Objective ▸ Nothing but the lines from the one containing "length = sum(edge.length" down to the one containing "import numpy as np", both included, should be echoed, and each exactly as it stands.

##### Materials provided #####

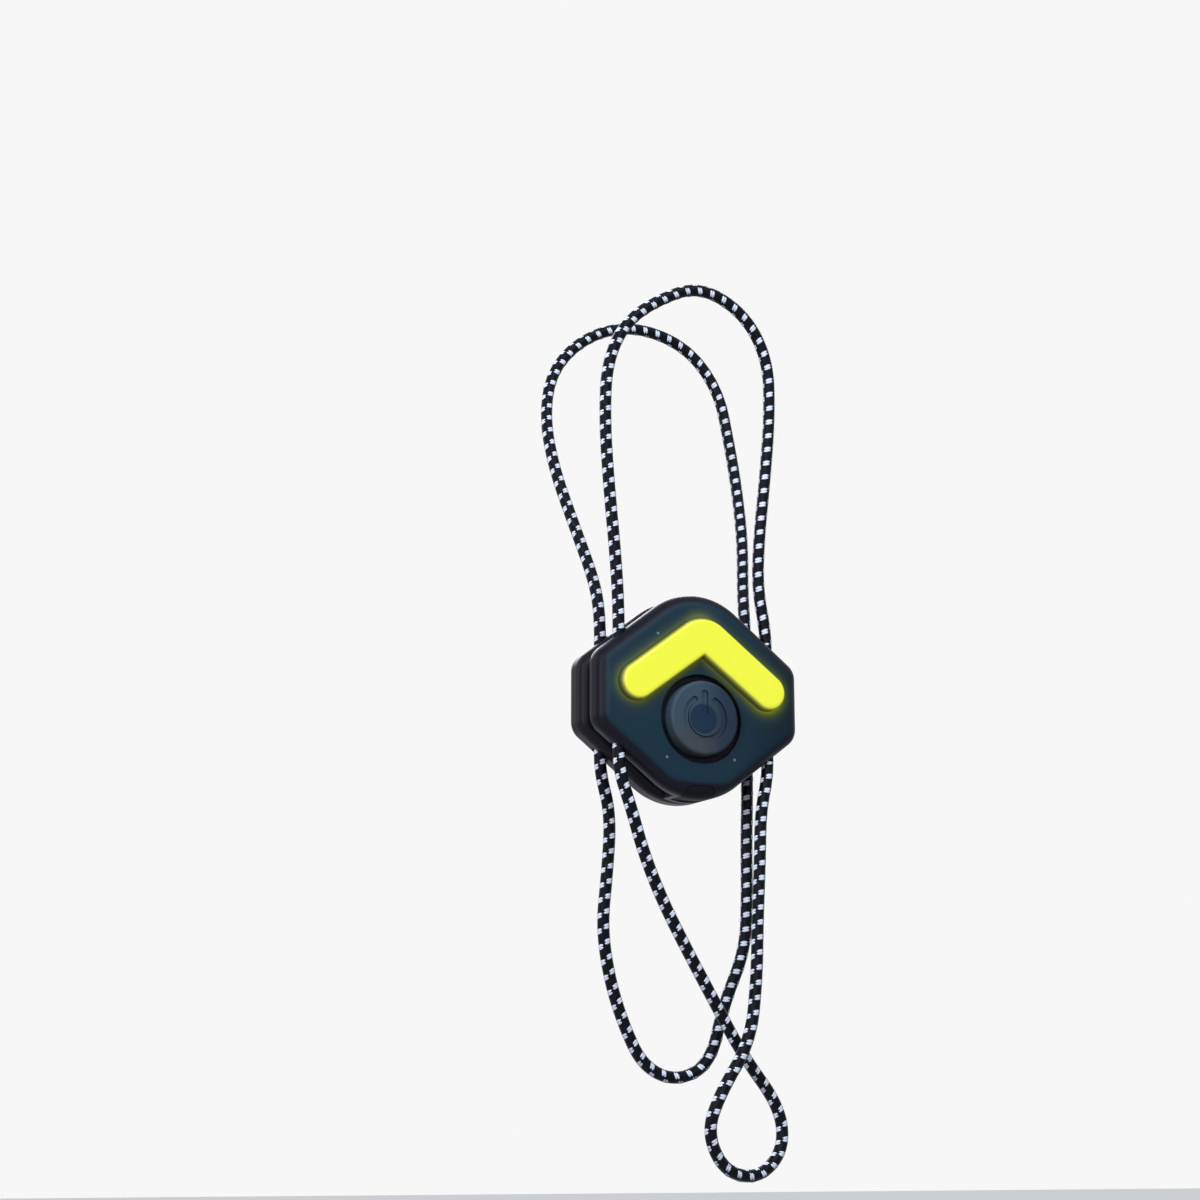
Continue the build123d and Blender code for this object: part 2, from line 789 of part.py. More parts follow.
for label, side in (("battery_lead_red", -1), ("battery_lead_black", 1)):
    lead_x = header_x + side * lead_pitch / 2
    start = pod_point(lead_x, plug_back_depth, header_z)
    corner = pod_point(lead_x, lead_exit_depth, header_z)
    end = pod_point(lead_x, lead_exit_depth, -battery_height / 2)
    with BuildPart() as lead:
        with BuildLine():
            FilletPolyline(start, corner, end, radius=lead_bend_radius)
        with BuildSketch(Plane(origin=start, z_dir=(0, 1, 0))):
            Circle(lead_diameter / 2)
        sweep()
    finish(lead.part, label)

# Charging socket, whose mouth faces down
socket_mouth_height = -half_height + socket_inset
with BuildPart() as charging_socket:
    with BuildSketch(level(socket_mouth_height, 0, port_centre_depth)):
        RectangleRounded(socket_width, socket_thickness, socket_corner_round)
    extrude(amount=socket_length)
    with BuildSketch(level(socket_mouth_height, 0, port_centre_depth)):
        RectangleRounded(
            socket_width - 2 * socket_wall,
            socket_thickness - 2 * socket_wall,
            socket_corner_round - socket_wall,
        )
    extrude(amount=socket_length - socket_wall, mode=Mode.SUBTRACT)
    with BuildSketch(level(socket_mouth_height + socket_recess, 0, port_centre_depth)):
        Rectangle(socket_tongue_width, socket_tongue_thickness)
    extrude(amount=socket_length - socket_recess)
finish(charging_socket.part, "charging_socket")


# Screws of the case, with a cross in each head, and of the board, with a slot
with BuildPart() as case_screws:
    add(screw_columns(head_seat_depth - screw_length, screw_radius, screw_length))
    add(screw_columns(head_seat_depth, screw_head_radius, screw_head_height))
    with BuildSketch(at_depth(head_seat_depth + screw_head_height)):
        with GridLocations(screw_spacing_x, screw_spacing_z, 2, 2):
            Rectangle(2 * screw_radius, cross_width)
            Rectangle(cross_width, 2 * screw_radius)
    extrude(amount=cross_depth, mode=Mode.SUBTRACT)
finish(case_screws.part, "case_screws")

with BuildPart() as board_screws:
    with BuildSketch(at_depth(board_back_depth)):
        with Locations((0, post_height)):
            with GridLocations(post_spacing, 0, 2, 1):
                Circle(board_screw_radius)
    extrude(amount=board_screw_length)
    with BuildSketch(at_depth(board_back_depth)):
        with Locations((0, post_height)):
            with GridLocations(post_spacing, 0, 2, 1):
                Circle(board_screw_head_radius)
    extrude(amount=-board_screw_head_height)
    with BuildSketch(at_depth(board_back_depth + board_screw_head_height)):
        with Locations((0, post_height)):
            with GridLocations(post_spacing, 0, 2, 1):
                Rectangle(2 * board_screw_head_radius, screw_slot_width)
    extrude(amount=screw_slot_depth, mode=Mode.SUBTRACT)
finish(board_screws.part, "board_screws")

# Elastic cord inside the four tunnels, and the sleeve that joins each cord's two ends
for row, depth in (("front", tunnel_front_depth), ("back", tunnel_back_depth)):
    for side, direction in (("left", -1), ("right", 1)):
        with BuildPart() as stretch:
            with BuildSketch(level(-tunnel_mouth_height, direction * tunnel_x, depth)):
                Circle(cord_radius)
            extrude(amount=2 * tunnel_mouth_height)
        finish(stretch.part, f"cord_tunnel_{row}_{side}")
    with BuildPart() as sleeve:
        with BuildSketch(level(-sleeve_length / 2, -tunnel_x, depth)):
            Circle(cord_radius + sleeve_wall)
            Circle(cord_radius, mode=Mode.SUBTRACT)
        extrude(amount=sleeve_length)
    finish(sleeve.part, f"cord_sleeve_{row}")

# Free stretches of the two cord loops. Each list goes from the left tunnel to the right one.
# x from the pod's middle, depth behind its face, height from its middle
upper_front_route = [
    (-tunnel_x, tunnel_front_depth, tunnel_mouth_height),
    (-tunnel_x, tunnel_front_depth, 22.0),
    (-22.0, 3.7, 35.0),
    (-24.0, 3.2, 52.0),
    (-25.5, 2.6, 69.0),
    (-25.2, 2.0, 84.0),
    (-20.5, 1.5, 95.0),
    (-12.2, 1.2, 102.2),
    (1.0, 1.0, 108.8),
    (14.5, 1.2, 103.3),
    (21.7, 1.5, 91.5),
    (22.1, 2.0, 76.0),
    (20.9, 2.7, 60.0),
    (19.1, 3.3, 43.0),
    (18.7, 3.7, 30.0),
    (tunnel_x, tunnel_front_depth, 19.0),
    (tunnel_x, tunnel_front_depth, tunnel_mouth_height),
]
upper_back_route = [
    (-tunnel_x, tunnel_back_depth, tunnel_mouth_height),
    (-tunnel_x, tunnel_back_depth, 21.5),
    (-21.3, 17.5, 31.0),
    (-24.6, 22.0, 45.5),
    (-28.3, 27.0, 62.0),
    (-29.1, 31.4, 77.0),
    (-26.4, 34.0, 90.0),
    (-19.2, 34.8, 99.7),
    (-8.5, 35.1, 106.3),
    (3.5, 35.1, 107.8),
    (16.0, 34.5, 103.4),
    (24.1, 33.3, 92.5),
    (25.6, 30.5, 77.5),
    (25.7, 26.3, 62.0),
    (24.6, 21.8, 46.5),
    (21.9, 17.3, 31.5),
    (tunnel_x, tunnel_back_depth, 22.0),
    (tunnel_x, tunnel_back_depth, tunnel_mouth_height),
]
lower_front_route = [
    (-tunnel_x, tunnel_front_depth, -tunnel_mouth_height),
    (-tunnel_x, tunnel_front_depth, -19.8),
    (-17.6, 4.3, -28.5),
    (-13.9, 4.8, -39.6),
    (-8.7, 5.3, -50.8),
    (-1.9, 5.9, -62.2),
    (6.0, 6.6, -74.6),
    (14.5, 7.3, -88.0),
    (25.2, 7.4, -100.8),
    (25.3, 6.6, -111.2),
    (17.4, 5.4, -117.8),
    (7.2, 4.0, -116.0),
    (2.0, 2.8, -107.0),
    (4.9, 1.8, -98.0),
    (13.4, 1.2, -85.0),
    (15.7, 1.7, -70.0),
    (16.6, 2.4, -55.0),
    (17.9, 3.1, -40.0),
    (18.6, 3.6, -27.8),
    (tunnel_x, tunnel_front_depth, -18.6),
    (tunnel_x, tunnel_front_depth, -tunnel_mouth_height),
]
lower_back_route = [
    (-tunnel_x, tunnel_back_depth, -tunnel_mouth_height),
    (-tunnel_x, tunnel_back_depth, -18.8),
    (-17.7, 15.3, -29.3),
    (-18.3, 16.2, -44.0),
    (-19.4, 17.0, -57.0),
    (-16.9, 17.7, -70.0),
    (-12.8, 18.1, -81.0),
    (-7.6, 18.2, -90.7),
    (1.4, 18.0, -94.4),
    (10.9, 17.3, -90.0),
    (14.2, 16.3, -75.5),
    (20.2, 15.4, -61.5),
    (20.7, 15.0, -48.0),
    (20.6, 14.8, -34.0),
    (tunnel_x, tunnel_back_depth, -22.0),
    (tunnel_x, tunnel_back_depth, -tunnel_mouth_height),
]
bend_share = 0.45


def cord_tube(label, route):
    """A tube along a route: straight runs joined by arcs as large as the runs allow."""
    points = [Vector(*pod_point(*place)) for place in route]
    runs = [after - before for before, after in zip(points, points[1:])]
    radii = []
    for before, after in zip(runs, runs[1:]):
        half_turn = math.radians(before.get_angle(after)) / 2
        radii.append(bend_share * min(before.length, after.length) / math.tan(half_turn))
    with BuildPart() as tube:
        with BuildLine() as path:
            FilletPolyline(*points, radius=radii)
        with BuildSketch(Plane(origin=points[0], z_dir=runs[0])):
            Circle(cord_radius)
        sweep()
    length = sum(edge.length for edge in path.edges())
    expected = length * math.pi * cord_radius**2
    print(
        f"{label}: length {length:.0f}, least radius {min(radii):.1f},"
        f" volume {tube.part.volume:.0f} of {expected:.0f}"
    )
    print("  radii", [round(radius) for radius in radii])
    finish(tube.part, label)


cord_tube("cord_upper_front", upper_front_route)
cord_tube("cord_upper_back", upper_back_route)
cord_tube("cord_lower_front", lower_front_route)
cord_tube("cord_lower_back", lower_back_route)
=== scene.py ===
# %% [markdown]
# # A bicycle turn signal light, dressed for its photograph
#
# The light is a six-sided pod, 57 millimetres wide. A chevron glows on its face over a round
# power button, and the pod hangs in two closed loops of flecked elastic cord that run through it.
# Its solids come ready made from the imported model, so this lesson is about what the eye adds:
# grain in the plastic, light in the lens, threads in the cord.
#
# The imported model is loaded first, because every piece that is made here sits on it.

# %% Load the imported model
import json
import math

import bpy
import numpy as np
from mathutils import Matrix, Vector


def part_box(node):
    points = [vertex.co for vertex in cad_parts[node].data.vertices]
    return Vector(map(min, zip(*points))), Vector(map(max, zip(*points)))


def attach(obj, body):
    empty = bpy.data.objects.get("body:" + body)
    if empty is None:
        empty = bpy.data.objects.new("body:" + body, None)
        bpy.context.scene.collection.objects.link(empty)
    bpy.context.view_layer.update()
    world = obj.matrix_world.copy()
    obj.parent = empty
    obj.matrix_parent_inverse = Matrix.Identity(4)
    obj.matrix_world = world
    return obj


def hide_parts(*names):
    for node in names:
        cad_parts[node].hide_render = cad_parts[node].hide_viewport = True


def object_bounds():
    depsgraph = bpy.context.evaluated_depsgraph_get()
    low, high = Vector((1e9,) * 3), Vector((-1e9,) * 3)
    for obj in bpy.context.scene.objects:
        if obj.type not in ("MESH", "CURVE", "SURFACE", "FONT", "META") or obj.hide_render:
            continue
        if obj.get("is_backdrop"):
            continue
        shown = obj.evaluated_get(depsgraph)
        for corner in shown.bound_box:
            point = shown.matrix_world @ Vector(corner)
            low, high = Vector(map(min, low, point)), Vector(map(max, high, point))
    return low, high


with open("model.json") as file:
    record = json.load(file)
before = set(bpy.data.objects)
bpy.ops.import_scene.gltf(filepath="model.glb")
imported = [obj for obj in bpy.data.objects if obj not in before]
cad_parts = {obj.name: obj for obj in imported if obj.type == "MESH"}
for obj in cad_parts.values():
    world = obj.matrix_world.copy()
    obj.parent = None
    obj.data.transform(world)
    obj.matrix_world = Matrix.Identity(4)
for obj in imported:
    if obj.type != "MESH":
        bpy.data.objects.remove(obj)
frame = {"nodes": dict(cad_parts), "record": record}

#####
##### Materials provided #####

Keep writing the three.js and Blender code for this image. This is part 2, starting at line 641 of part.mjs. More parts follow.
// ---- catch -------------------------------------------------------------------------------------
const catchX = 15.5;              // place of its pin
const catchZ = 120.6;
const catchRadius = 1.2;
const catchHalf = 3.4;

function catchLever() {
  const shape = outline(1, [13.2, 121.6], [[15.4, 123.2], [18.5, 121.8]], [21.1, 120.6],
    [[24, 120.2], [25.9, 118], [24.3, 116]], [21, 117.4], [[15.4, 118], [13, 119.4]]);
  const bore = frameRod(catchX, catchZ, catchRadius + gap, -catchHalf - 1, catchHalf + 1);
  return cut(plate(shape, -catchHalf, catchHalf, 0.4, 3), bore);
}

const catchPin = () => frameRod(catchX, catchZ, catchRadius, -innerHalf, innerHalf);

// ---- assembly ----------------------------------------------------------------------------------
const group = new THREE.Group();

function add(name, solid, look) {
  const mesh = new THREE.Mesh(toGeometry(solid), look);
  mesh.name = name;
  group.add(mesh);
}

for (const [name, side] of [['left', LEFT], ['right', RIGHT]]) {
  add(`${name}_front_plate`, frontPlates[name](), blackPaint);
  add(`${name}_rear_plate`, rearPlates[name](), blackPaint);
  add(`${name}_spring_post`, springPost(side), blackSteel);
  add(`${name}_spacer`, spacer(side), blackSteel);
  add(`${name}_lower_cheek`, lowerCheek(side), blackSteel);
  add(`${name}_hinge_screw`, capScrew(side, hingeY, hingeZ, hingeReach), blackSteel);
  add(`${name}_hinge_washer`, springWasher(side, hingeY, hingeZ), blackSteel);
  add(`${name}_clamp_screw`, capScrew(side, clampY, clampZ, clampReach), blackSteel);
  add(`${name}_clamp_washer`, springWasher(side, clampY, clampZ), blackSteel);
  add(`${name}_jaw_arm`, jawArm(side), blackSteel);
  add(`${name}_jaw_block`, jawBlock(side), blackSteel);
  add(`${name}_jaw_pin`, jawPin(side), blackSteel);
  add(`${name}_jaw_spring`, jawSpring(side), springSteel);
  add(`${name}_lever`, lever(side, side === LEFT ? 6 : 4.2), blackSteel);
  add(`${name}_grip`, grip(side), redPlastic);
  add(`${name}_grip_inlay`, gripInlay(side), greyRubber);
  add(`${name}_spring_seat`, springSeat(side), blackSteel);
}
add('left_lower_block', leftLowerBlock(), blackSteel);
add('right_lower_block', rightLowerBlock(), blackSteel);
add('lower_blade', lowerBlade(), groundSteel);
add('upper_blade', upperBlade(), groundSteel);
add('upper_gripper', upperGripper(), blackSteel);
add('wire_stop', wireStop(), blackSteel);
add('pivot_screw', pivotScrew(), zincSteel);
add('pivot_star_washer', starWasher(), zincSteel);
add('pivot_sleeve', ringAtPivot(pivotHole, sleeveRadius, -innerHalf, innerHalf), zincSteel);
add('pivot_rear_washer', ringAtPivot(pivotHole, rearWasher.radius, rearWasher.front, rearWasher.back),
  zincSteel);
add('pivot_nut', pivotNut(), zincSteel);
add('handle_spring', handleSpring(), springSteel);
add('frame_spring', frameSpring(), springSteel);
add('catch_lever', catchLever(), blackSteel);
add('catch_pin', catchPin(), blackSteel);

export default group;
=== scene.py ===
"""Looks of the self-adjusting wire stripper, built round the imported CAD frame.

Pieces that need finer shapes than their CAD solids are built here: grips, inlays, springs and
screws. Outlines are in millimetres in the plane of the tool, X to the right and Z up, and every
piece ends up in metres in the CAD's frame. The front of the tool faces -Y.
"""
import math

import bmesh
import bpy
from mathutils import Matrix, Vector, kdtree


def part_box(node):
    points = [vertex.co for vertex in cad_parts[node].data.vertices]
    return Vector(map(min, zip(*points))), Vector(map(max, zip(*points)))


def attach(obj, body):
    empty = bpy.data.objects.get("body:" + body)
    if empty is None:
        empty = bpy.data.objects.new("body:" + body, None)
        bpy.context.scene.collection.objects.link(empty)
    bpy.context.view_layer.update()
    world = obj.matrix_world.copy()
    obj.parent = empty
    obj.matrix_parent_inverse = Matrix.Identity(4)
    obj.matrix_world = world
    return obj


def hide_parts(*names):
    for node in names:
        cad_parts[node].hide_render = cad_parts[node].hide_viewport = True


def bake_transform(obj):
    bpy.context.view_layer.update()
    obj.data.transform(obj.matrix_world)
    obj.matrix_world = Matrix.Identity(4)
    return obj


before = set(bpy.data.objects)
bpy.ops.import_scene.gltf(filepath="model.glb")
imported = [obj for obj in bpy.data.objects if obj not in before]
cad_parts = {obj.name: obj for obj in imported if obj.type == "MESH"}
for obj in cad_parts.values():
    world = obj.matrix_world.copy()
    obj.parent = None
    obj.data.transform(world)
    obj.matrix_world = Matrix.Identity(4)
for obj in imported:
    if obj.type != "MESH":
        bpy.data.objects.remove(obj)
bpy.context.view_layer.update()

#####

Completed exercise ▸
    length = sum(edge.length for edge in path.edges())
    expected = length * math.pi * cord_radius**2
    print(
        f"{label}: length {length:.0f}, least radius {min(radii):.1f},"
        f" volume {tube.part.volume:.0f} of {expected:.0f}"
    )
    print("  radii", [round(radius) for radius in radii])
    finish(tube.part, label)


cord_tube("cord_upper_front", upper_front_route)
cord_tube("cord_upper_back", upper_back_route)
cord_tube("cord_lower_front", lower_front_route)
cord_tube("cord_lower_back", lower_back_route)
=== scene.py ===
# %% [markdown]
# # A bicycle turn signal light, dressed for its photograph
#
# The light is a six-sided pod, 57 millimetres wide. A chevron glows on its face over a round
# power button, and the pod hangs in two closed loops of flecked elastic cord that run through it.
# Its solids come ready made from the imported model, so this lesson is about what the eye adds:
# grain in the plastic, light in the lens, threads in the cord.
#
# The imported model is loaded first, because every piece that is made here sits on it.

# %% Load the imported model
import json
import math

import bpy
import numpy as np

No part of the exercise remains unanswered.